这是红军四渡赤水旧址:茅台渡口(资料照片)。
对于一个政党而言,思想的独立,是成熟的起点;而成熟的标志,则是拥有一整套独立的思想。遵义会议的可贵之处,在于党开始独立运用马克思主义分析和解决中国革命的问题,而紧随其后的四渡赤水,则是这场伟大实践的开始。
会议与战斗
细看长征的历史,会发现一场会议的成功与一场战斗的胜利似乎并没有直接关系。土城战役的失利无法否定遵义会议的价值,后者的伟大,必须放在历史的长河中,才看得出。
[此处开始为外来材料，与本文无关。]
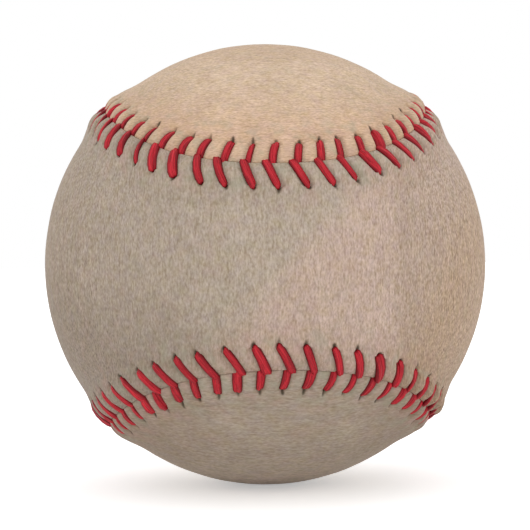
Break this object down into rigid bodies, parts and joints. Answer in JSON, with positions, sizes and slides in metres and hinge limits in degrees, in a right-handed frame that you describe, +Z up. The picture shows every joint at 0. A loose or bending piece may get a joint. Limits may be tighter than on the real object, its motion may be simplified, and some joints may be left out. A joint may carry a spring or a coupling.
{
  "type": "baseball",
  "caption": "Stitched leather ball: two figure-eight cowhide panels sewn with waxed thread over yarn windings, rubber shells and a cork core.",
  "frame": {"origin": "centre of the ball", "axes": "+Y from the front panel's waist through the ball to the back panel's waist, +Z up to the middle of the back panel's upper lobe"},
  "size_m": [0.0744, 0.0746, 0.0744],
  "materials": {
    "cork": "pressed cork, matte",
    "black_rubber": "matte",
    "red_rubber": "matte",
    "cement": "dried film",
    "grey_wool": "wound yarn",
    "white_wool": "wound yarn",
    "white_string": "wound string",
    "front_leather": "worn, soiled and matte",
    "back_leather": "worn, soiled and matte",
    "red_thread": "waxed two-ply thread"
  },
  "bodies": {
    "root": {"cork_core": "cork", "lower_rubber_shell": "black_rubber", "upper_rubber_shell": "black_rubber", "shell_gasket": "red_rubber", "red_rubber_layer": "red_rubber", "core_cement": "cement", "first_wool_winding": "grey_wool", "second_wool_winding": "white_wool", "third_wool_winding": "grey_wool", "string_winding": "white_string", "cover_cement": "cement", "front_panel": "front_leather", "back_panel": "back_leather", "seam_thread": "red_thread"}
  },
  "joints": []
}
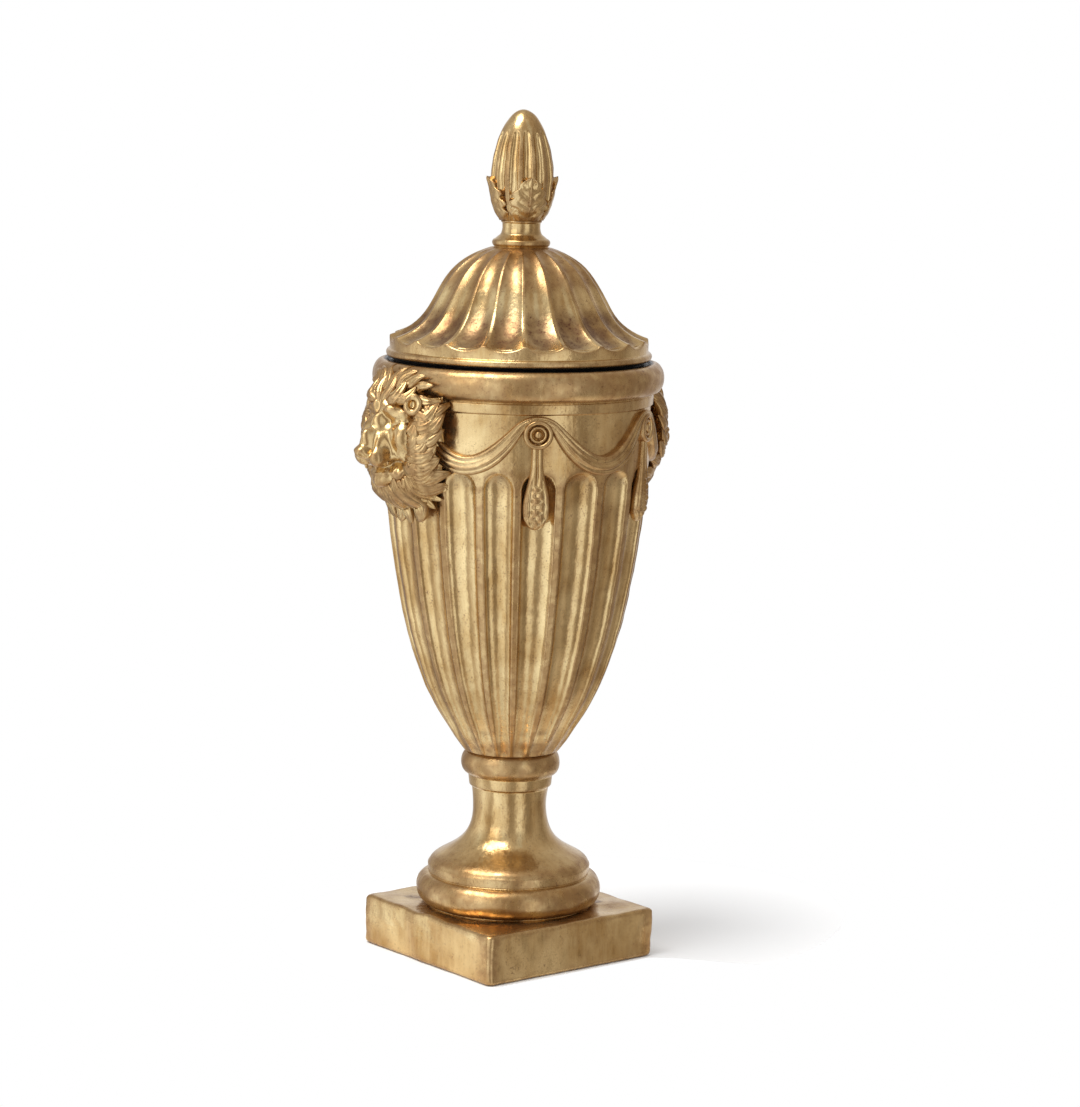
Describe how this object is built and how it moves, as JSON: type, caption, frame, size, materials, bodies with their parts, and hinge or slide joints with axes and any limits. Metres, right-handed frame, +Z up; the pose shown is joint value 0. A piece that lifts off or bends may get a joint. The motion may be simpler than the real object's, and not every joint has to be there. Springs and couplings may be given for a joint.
{
  "type": "mantel urn",
  "caption": "Lidded gilt mantel urn with a fluted bowl, lion masks, swags and tassels on a square plinth; the fluted lid lifts off.",
  "frame": {"origin": "middle of the plinth's underside", "axes": "+Z up through the finial, -Y the front between the two lion masks, +X and -X out through the masks"},
  "size_m": [0.234, 0.171, 0.5],
  "materials": {
    "gilding": "gold leaf over a red clay ground on cast resin, rubbed to a soft gloss"
  },
  "bodies": {
    "root": {"urn_body": "gilding", "lid": "gilding"}
  },
  "joints": []
}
事实上,遵义会议之后,红军的状态没有明显的改观,从上到下依旧想着川黔边境建立稳定根据地,甚至“赤化”川黔两省,无疑这低估了川军的实力。青杠坡一役,朱德的司令部险些被郭勋祺“端”掉,撤出战斗时仅有一个排担负警卫,这是怎样的危急时刻?面对并不了解的强敌,贸然选择决战,这免不了让人想起第五次反“围剿”时“御敌于国门之外”的口号。所谓“左倾”,就是在客观条件不允许的情况下,仍然执迷不悟一意孤行!或许,土城战役的失利也是好事,至少它让党和红军认识到正确的思想必须落实到行动上,才有意义。